Whether or not you believe that sugary drinks are addictive in the way that tobacco is – and the evidence does not seem to be quite there yet – it is hard to argue that anyone needs sugary drinks in their life. I find it very hard to see the harm in taxing something that really does no good at all in our food supply, and probably does harm. Yes, life is about personal responsibility, and we all have to take ownership of our own health. But sometimes we also have to think of the greater good. For people who don’t have the awareness, education or knowledge about healthy eating, couldn’t regulation be a nudge in a better direction? Right now there is a group of people out there who are drinking enough sugary drinks to do them a lot of harm.
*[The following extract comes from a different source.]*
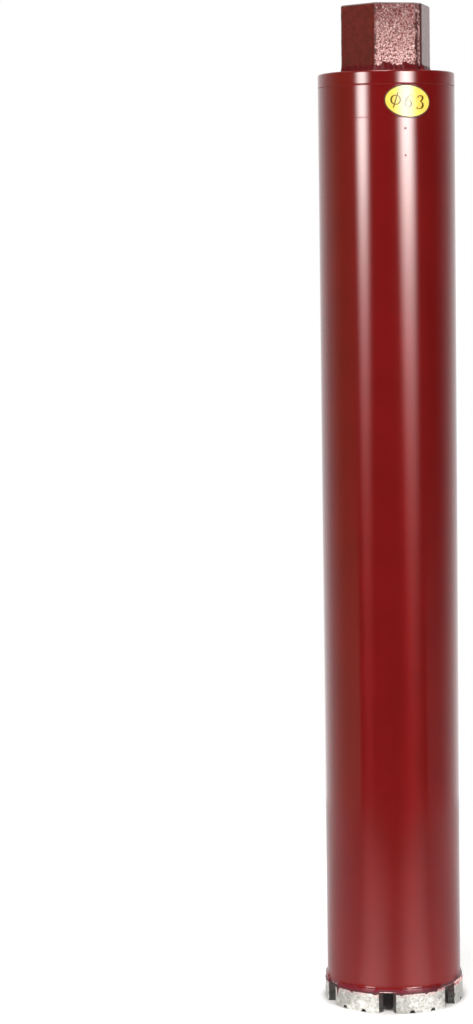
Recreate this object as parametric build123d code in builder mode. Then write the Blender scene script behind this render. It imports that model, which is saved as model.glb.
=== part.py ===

If you are someone who can’t do without a sweet drink in your day, now could be the time to try and wean yourself off the liquid sugar. You might start by switching to a sugar-free variety of your favourite drink. Whatever you think about alternative sweeteners, most experts agree these are a better option, even as an interim step. There are more and more drinks now available sweetened with the ‘natural’ sweetener, stevia, and these are also worth a try.
They won’t, however, take away the craving for a sweet taste. Only gradually reducing the sugar in your life will do that. It takes time, but it is do-able. Just as with salty tastes, our taste buds gradually adapt to less sweet tastes when we cut down. If you can get to a place where you choose a nutrient-dense piece of naturally sweet fruit instead of an energy-dense, nutrient poor sugary drink, you’ll definitely be on the right track.